ラジオの影響でロングヒットになった曲は総合的に見るとヒット度が高く、年間チャートでは高く出る傾向にあります。年間トップ10入りが見込まれます。

 

× Lil Uzi Vert – XO TOUR Llif3 (↓)

Lil Uzi VertのXO TOUR Llif3がピーク7位、チャート滞在34週という結果を残してチャートを後に。それまでの自身の曲での最高位がYou Was Rightのピーク40位なので、このシングルで一気に飛躍したことが分かります。

このXO TOUR Llif3のヒットを機に注目度がさらに高まり、今年8月にリリースされた初のスタジオアルバム、Luv Is Rage 2は収録曲のうち10曲がHot 100に入りました!デビュー作でここまで多くの曲が入ったのは偉業です。

 

 

このような活躍もあって、今年のグラミー新人賞にノミネートされました。ほか、ベストラップパフォーマンス部門には客演を務めたBad And Boujeeがノミネートされています。

 

※Rap/Sung パフォーマンス部門にノミネートされたGoldlinkのCrewも今週Hot 100から外れました。

 

 

チャートで今週伸びを見せた曲たち

今週最もラジオで伸びた曲          Camila Cabello feat. Young Thug - Havana

今週最もダウンロードが上昇した曲 Selena Gomez & Marshmello - Wolves

今週最もストリーミングが伸びた曲 6ix9ine - Gummo

最も高い順位で新登場した曲          Luis Fonsi & Demi Lovato – Échame La Culpa

 

※先週表示されていなかったジャンル別「最も伸びた」が今週復活していました。先週は単なる編集ミスでしょうか

 

今週チャートから外れた曲 (11曲)

【左の数字は先週の順位、右(ピーク順位🗻/チャート滞在週数⏰)】

 

100 Future & Young Thug feat. Offset – Patek Water (🗻50位 /⏰4週)

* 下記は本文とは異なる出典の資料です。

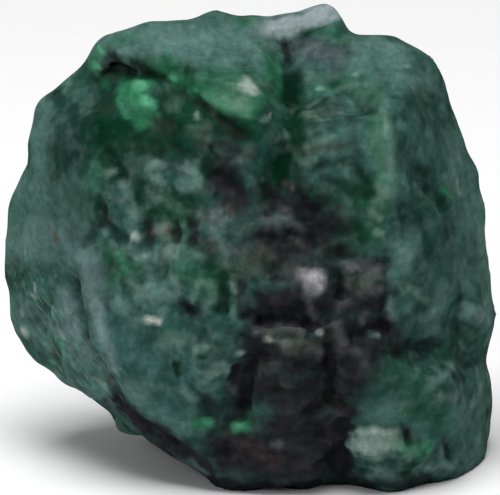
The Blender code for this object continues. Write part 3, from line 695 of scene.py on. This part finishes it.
        (((330, 306), (340, 310)), 6, 0.6), (((120, 240), (121, 244)), 5, 0.6),
        (((260, 92), (270, 94)), 6, 0.5), (((300, 236), (306, 238)), 5, 0.5),
        (((200, 250), (206, 256)), 6, 0.4),
    )),
    # Clear green beryl, its brightness partly a painted glow of light passing through the clear crystal
    ("glassy green and painted glow", (42, 106, 74), (
        (((126, 78), (148, 80)), 9, 0.8), (((130, 90), (146, 104)), 15, 0.95),
        (((134, 112), (142, 122)), 10, 0.7), (((120, 82), (119, 100), (127, 116)), 4, 0.8),
        (((93, 66), (101, 49)), 7, 0.6), (((266, 98), (256, 106)), 9, 0.4),
        (((188, 88), (194, 94)), 5, 0.8), (((206, 92), (222, 110)), 6, 0.5),
        (((118, 254), (126, 268)), 10, 0.3), (((446, 190), (452, 198)), 5, 0.6),
        (((104, 84), (108, 88)), 5, 0.4), (((404, 448), (430, 446)), 9, 0.35),
        (((236, 430), (246, 427)), 7, 0.9), (((194, 424), (210, 422)), 6, 0.7),
        (((164, 72), (184, 84)), 7, 0.4), (((276, 60), (279, 96)), 5, 0.4),
    )),
    ("glassy green and painted glow behind", (36, 118, 82), (
        (((216, 160), (220, 172)), 9, 0.7), (((372, 282), (376, 290)), 6, 0.7),
        (((170, 318), (174, 322)), 6, 0.6),
    )),
    # Painted glints: small bright blue-green spots where light catches the clear beryl
    ("painted turquoise glint", (86, 158, 124), (
        (((136, 83), (142, 87)), 7, 0.7), (((145, 101), (152, 105)), 7, 0.85),
        (((99, 47), (103, 53)), 3, 0.8), (((95, 62), (97, 70)), 3, 0.6),
        (((171, 76), (173, 77)), 4, 0.65), (((45, 296), (48, 303)), 2.5, 0.6),
        (((51, 309), (55, 317)), 2.5, 0.5), (((47, 306), (49, 311)), 1.5, 0.4),
        (((62, 341), (66, 348)), 2.5, 0.6), (((66, 350), (67, 357)), 2, 0.5),
        (((51, 361), (56, 363)), 2.5, 0.5), (((77, 344), (80, 350)), 1.5, 0.5),
        (((94, 386), (98, 388)), 1.5, 0.5), (((60, 336), (58, 340)), 1.5, 0.5),
        (((205, 420), (210, 421)), 4, 0.4), (((318, 87), (321, 88)), 3, 0.5),
        (((121, 256), (124, 262)), 7, 0.35), (((236, 430), (243, 428)), 4, 0.6),
        (((400, 446), (424, 450)), 10, 0.22), (((376, 408), (404, 414)), 12, 0.12),
    )),
    ("rust", (98, 64, 64), (
        (((155, 231), (168, 228)), 5, 0.5), (((53, 233), (56, 239)), 4, 0.5),
        (((252, 446), (274, 459)), 9, 0.2), (((108, 378), (108, 384)), 3, 0.4),
        (((230, 208), (234, 210)), 4, 0.15), (((262, 206), (264, 216)), 6, 0.15),
    )),
    ("rust behind", (98, 64, 64), (
        (((262, 372), (270, 376)), 8, 0.3), (((400, 230), (404, 232)), 5, 0.3),
    )),
)
TEAL = colour(40, 75, 68)
BODY_CLOUDS = (
    (colour(57, 92, 86), 3.4, 41, -0.1, 0.6, 1.0), (colour(28, 69, 53), 2.6, 42, 0.0, 0.6, 0.8),
    (colour(19, 46, 39), 1.5, 43, 0.1, 0.7, 0.7),
)
FROST_EVERYWHERE, FROST_ON_KNOBS = 0.35, 0.65
PLAIN_CALM, STROKE_CALM = 0.75, 0.7
# How strongly raised places are painted lighter and hollows painted darker
RIDGE_PAINTED_LIGHT, HOLLOW_PAINTED_SHADE = 0.20, 0.45


def blend(tint, new_colour, amount):
    """The colours drawn towards a new one, as fully as the amounts say."""
    return tint + (new_colour - tint) * amount[:, None]


frost = FROST_EVERYWHERE + FROST_ON_KNOBS * knobbly
mottled = 1.0 - PLAIN_CALM * plain
calm = np.ones(len(points))
tint = np.tile(TEAL, (len(points), 1))
for body_colour, size, seed, low_edge, high_edge, strength in BODY_CLOUDS:
    tint = blend(tint, body_colour, soft_step(cloud(points, size, seed), low_edge, high_edge) * strength)
for name, seen_colour, strokes in COLOUR_STROKES:
    side = "back" if name.endswith(BEHIND) else "front"
    cover = covered(strokes, side, SOFT_EDGE if name in SOFT_EDGED else PLAIN_EDGE)
    tint = blend(tint, colour(*seen_colour), cover)
    if name.startswith(UNFROSTED):
        frost *= 1.0 - cover
    if name.startswith(UNMOTTLED):
        mottled *= 1.0 - STROKE_CALM * cover
        calm *= 1.0 - STROKE_CALM * cover
# Painted light on raised places and painted shade in hollows, laid into the colour
relief_painted_light_and_shade = np.where(standing > 0.0, RIDGE_PAINTED_LIGHT, HOLLOW_PAINTED_SHADE) * np.clip(standing, -1.0, 1.0)
tint *= (1.0 + relief_painted_light_and_shade)[:, None]
opaque_tint = np.column_stack((tint, np.ones(len(points))))
tint_layer = stone.data.attributes.new("tint", "FLOAT_COLOR", "POINT")
tint_layer.data.foreach_set("color", opaque_tint.astype(np.float32).ravel())


def keep_attribute(name, values):
    """Keeps one number for each point of the skin, for the material to read."""
    attribute = stone.data.attributes.new(name, "FLOAT", "POINT")
    attribute.data.foreach_set("value", values.astype(np.float32))


keep_attribute("mica", mica)
keep_attribute("frost", frost)
keep_attribute("mottled", mottled)
keep_attribute("plain", plain * calm)
keep_attribute("scaled", scaled)

# Beryl's surface: the built-up colour is mottled by patterns in the stone's own coordinates and frosted
# with fine pale grains, which are partly painted glints. It is dull on the plain faces, and a little less
# rough where a grain is glassy.
beryl = bpy.data.materials.new("cloudy_beryl")
beryl.use_nodes = True
nodes, links = beryl.node_tree.nodes, beryl.node_tree.links
shader = nodes["Principled BSDF"]
place = nodes.new("ShaderNodeTexCoord").outputs["Object"]


def node_value(socket, value):
    """Sets a socket from a number, a colour or another node's output."""
    if isinstance(value, bpy.types.NodeSocket):
        links.new(value, socket)
    else:
        socket.default_value = value


def grain(size, detail=2.0, roughness=0.5, where=place):
    """Noise with lumps of this size in millimetres, from 0 to 1."""
    pattern = nodes.new("ShaderNodeTexNoise")
    pattern.inputs["Scale"].default_value = 1.0 / (size * MM)
    pattern.inputs["Detail"].default_value = detail
    pattern.inputs["Roughness"].default_value = roughness
    links.new(where, pattern.inputs["Vector"])
    return pattern.outputs["Fac"]


def between(value, low, high, to_low=0.0, to_high=1.0):
    """The value spread smoothly from one range to another, and held at its ends."""
    spread = nodes.new("ShaderNodeMapRange")
    spread.interpolation_type = "SMOOTHSTEP"
    node_value(spread.inputs["Value"], value)
    spread.inputs["From Min"].default_value = low
    spread.inputs["From Max"].default_value = high
    spread.inputs["To Min"].default_value = to_low
    spread.inputs["To Max"].default_value = to_high
    return spread.outputs["Result"]


def combined(operation, first, second):
    """Two amounts multiplied or added, held between 0 and 1."""
    maths = nodes.new("ShaderNodeMath")
    maths.operation = operation
    maths.use_clamp = True
    node_value(maths.inputs[0], first)
    node_value(maths.inputs[1], second)
    return maths.outputs[0]


def mixed(amount, first, second, way="MIX"):
    """The second colour laid over the first, as fully as the amount says."""
    mix = nodes.new("ShaderNodeMix")
    mix.data_type = "RGBA"
    mix.blend_type = way
    node_value(mix.inputs["Factor"], amount)
    node_value(mix.inputs[6], first)
    node_value(mix.inputs[7], second)
    return mix.outputs[2]


def stored(name, output="Fac"):
    """What the skin keeps under this name."""
    reader = nodes.new("ShaderNodeAttribute")
    reader.attribute_name = name
    return reader.outputs[output]


def paint(red, green, blue):
    """A seen colour as a socket takes it."""
    return tuple(colour(red, green, blue)) + (1.0,)


DEPTH_OF_GRAIN = 0.4
STRIATION_TURN, STRIATION_STRETCH = math.radians(46.0), (6.0, 3.0, 1.0)
longer = nodes.new("ShaderNodeMapping")
longer.inputs["Scale"].default_value = (1.0, DEPTH_OF_GRAIN, 1.0)
links.new(place, longer.inputs["Vector"])
along_grain = longer.outputs["Vector"]
striated = nodes.new("ShaderNodeMapping")
striated.vector_type = "TEXTURE"
striated.inputs["Rotation"].default_value = (0.0, STRIATION_TURN, 0.0)
striated.inputs["Scale"].default_value = STRIATION_STRETCH
links.new(place, striated.inputs["Vector"])
across_flank = striated.outputs["Vector"]

DARKENING, LIGHTENING = (0.42, 0.52, 0.47, 1.0), (2.0, 1.8, 1.85, 1.0)
HAZE_AND_SHEEN, PALE_SCALE = paint(112, 140, 132), paint(108, 134, 128)
FROST_AND_GLINT, FLAKE_AND_GLINT = paint(122, 152, 143), paint(66, 64, 68)
MOTTLES = ((1.6, 1.0, 0.8), (0.8, 1.5, 0.7))


def shaded(colours, amount, shade=DARKENING):
    """The colours made darker or lighter by a shade, as fully as the amount says."""
    return mixed(amount, colours, mixed(1.0, colours, shade, "MULTIPLY"))


def within(zone, amount):
    """The amount as far as a point belongs to this zone of the skin."""
    return combined("MULTIPLY", amount, stored(zone))


body = stored("tint", "Color")
# Smoky patches and a pale haze inside the plain faces, the haze partly a painted sheen
smoke = between(grain(2.4, 2.5, 0.55, along_grain), 0.38, 0.70, to_high=0.85)
body = shaded(body, within("plain", smoke))
haze = between(grain(1.7, 2.0, 0.5, along_grain), 0.52, 0.74, to_high=0.18)
body = mixed(within("plain", haze), body, HAZE_AND_SHEEN)
# A fine dark and pale speckle all over
speckle = grain(0.42, 3.0, 0.6, along_grain)
body = shaded(body, between(speckle, 0.30, 0.50, to_low=0.36, to_high=0.0))
body = shaded(body, between(speckle, 0.50, 0.72, to_high=0.34), LIGHTENING)
# Dark pits between the knobs, and moss-like mottling of the rough zones
pits = between(grain(0.75), 0.55, 0.68, to_high=0.55)
body = shaded(body, within("frost", pits))
for size, detail, strength in MOTTLES:
    spots = between(grain(size, detail, 0.5, along_grain), 0.41, 0.76, to_high=strength)
    body = shaded(body, within("mottled", spots))
# Pale scales and dark hollows that slant across the left flank
scales = between(grain(0.30, 1.5, 0.5, across_flank), 0.50, 0.80, to_high=0.6)
body = mixed(within("scaled", scales), body, PALE_SCALE)
hollows = between(grain(0.42, 1.5, 0.5, across_flank), 0.48, 0.80, to_high=0.6)
body = shaded(body, within("scaled", hollows))
# Pale frost on rubbed grains, partly painted glints, and grey flakes in the mica, partly painted glints
frosting_and_glints = between(grain(1.2, 1.5), 0.42, 0.82, to_high=0.42)
body = mixed(within("frost", frosting_and_glints), body, FROST_AND_GLINT)
flakes = between(grain(0.7), 0.50, 0.80, to_high=0.20)
body = mixed(within("mica", flakes), body, FLAKE_AND_GLINT)
links.new(body, shader.inputs["Base Color"])

GLASSY_GRAIN, ROUGH_GRAIN, PLAIN_DULLNESS = 0.52, 0.72, 0.32
BERYL_IOR, FROSTED_SHINE = 1.58, 0.05
glossy_grains = between(grain(0.8), 0.30, 0.70, GLASSY_GRAIN, ROUGH_GRAIN)
dullness = combined("MULTIPLY", stored("plain"), PLAIN_DULLNESS)
links.new(combined("ADD", glossy_grains, dullness), shader.inputs["Roughness"])
shader.inputs["IOR"].default_value = BERYL_IOR
shader.inputs["Specular IOR Level"].default_value = FROSTED_SHINE

BUMP_STRENGTH, BUMP_DEPTH, BUMP_GRAIN = 0.25, 0.05 * MM, 0.28
relief = nodes.new("ShaderNodeBump")
relief.inputs["Strength"].default_value = BUMP_STRENGTH
relief.inputs["Distance"].default_value = BUMP_DEPTH
links.new(grain(BUMP_GRAIN, 3.0, 0.6), relief.inputs["Height"])
links.new(relief.outputs["Normal"], shader.inputs["Normal"])

stone.data.materials.append(beryl)
bpy.ops.object.select_all(action="DESELECT")
stone.select_set(True)
bpy.context.view_layer.objects.active = stone
bpy.ops.object.shade_smooth()
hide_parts("emerald")
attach(stone, "root")

# Floor: a plain pale sheet of matt paper that lies under the stone. It runs on behind it, so far that its
# edge stays out of the picture.
FLOOR_SIDE = 3.0
PAPER_COLOUR, PAPER_ROUGHNESS, PAPER_SHINE = (0.86, 0.86, 0.86, 1.0), 0.9, 0.1
bpy.ops.mesh.primitive_plane_add(size=FLOOR_SIDE, location=(0.0, 0.0, 0.0))
floor = bpy.context.active_object
floor.name = "floor"
paper = bpy.data.materials.new("pale_floor")
paper.use_nodes = True
sheet = paper.node_tree.nodes["Principled BSDF"]
sheet.inputs["Base Color"].default_value = PAPER_COLOUR
sheet.inputs["Roughness"].default_value = PAPER_ROUGHNESS
sheet.inputs["Specular IOR Level"].default_value = PAPER_SHINE
floor.data.materials.append(paper)

# Light: a wide soft lamp above and a little in front, a weaker one from the viewer's left, and pale air
# that fills the shadows. Each lamp has its place, side length and power.
LAMPS = (
    ("overhead", (-0.04, -0.08, 0.60), 0.45, 4.2),
    ("front_left", (-0.45, -0.55, 0.35), 0.35, 1.0),
)
for name, location, side_length, power in LAMPS:
    bpy.ops.object.light_add(type="AREA", location=location)
    lamp = bpy.context.active_object
    lamp.name = name
    lamp.data.size = side_length
    lamp.data.energy = power
    lamp.rotation_euler = (Vector(location) - aim).to_track_quat("Z", "Y").to_euler()
AIR_COLOUR, AIR_STRENGTH = (1.0, 1.0, 1.0, 1.0), 0.235
world = bpy.data.worlds.new("pale_air")
bpy.context.scene.world = world
world.use_nodes = True
air = world.node_tree.nodes["Background"]
air.inputs["Color"].default_value = AIR_COLOUR
air.inputs["Strength"].default_value = AIR_STRENGTH
bpy.context.scene.view_settings.view_transform = "Standard"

96 G-Eazy – The Plan (🗻96位 /⏰1週)

92 Florida Georgia Line – Smooth (🗻89位 /⏰7週)

89 Taylor Swift – Gorgeous (🗻13位 /⏰4週)

88 21 Savage, Offset & Metro Boomin feat. Quavo – Rap Saved Me(🗻64位 /⏰3週)

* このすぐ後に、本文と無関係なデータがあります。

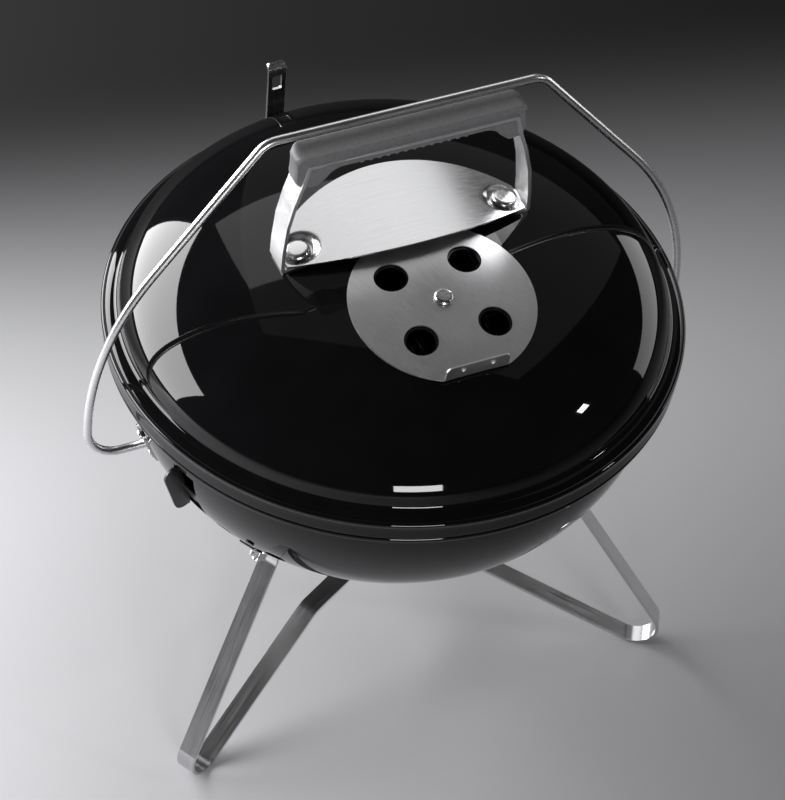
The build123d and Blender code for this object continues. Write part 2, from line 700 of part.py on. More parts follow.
def rod_grate(ring_radius, ring_wire, bar_wire, pitch, cross_at, z, name):
    # parallel rods welded on a ring and two cross rods, one weldment
    weld = 0.25
    bar_z = ring_wire * 0.24
    cross_z = bar_z - bar_wire * 2.1 + weld
    half = int(ring_radius / pitch - 0.25)
    with BuildPart() as grate:
        with BuildSketch(Plane.XZ):
            with Locations([(i * pitch, bar_z) for i in range(-half, half + 1)]):
                Circle(bar_wire)
        extrude(amount=ring_radius, both=True)
        with BuildSketch(Plane.YZ):
            with Locations([(y, cross_z) for y in cross_at]):
                Circle(bar_wire * 1.1)
        extrude(amount=ring_radius, both=True)
        Cylinder(ring_radius + 0.3, 30, mode=Mode.INTERSECT)
        with BuildSketch(Plane.XZ):
            with Locations((ring_radius, 0)):
                RegularPolygon(ring_wire, 12, rotation=15)
        revolve(axis=Axis.Z)
    save(grate.part.moved(Location((0, 0, z))), name)


rod_grate(cook_radius, 2.5, 1.8, 15.5, (-75.0, 75.0), cook_z, "cooking_grate")
rod_grate(coal_radius, 2.8, 2.2, 19.0, (-60.0, 60.0), coal_z, "charcoal_grate")
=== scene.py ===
import math

import bmesh
import bpy
from mathutils import Matrix, Vector


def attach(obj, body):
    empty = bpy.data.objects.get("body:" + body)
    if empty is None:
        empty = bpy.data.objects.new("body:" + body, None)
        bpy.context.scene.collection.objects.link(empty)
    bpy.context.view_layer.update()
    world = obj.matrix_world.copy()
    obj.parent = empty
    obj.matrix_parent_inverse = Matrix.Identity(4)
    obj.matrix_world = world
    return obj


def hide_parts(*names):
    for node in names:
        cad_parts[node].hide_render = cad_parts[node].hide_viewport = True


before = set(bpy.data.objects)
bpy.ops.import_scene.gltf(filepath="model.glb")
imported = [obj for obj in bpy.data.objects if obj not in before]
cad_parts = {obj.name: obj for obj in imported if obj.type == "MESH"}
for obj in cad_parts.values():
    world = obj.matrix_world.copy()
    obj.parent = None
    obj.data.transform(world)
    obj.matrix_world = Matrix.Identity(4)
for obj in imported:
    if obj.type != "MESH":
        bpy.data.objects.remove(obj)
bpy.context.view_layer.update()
mm = 0.001
sharpTurn = 32  # degrees; a CAD edge that turns by more is softened
turnedSharp = 35  # degrees; an edge that turns by more stays sharp on turned and repeated pieces


def newObject(name, mesh, material):
    obj = bpy.data.objects.new(name, mesh)
    bpy.context.scene.collection.objects.link(obj)
    mesh.materials.clear()
    mesh.materials.append(material)
    return obj


def smoothMesh(mesh, degrees):
    for face in mesh.polygons:
        face.use_smooth = True
    mesh.set_sharp_from_angle(angle=math.radians(degrees))


def meshFrom(bm, name, degrees):
    mesh = bpy.data.meshes.new(name)
    bm.to_mesh(mesh)
    bm.free()
    smoothMesh(mesh, degrees)
    return mesh


def evaluated(obj, name):
    graph = bpy.context.evaluated_depsgraph_get()
    graph.update()
    return bpy.data.meshes.new_from_object(obj.evaluated_get(graph), depsgraph=graph)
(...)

73 Taylor Swift – Call It What You Want (🗻27位 /⏰2週)

69 Keith Urban – Female (🗻69位 /⏰1週)

50 Goldlink feat. Brent Faiyaz & Shy Glizzy – Crew (🗻45位 /⏰21週)

49 The Chainsmokers & Coldplay – Something Just Like This (🗻3位 /39週)

48 Lil Uzi Vert – XO TOUR Llif3 (🗻7位 /34週)

43 Kane Brown feat. Lauren Alaina – What Ifs (🗻26位 /⏰23週)

 

 

来週以降にHot 100に入るポテンシャルを持った曲をピックアップしました

 

Kodak Black feat. Lil Wayne - Codeine Dreaming

Roll in Peace、Transportin’などが収録されたミックステープBaby Project 2に追加された曲が好調。Apple Musicではトップ10に入っているのでストリーミングのポイントで来週はHot 100入りですかね。

 

Chloe Kohanski - Total Eclipse of the Heart

Addison Agen - A Case of You

The Voiceでパフォーマンスを行った数名がiTunes上位に。ただしストリーミングで解禁されていないため、ポイントがダウンロードでしか期待できず、そのダウンロードも週半ばリリースなのでやや厳しいかも。

 

Jane Zhang - 808 (Jack Novak Remix)

Jane Zhang - Work for It

Kris Wu - B.M.

中国のスター、Jane ZhangとKris Wuが瞬間的にアメリカのiTunes トップ10に登場。すぐに落ちてしまったため、Hot 100に入るようなことはなさそうです。

Kris Wu(元EXOで中国出身)は前回のDeserveは104位相当にランクインしましたが、今回はそこまで行けなさそうです。

 

 

*1:Gangsta =41位、Good Life=59位と映画のサントラ収録曲でそこそこ上位につけたことはありますが、映画のタイミングで「のみ」急浮上するので、あまり本格的なヒットとはいえず……自身のDistractionとCRZYは両方85位ピークです。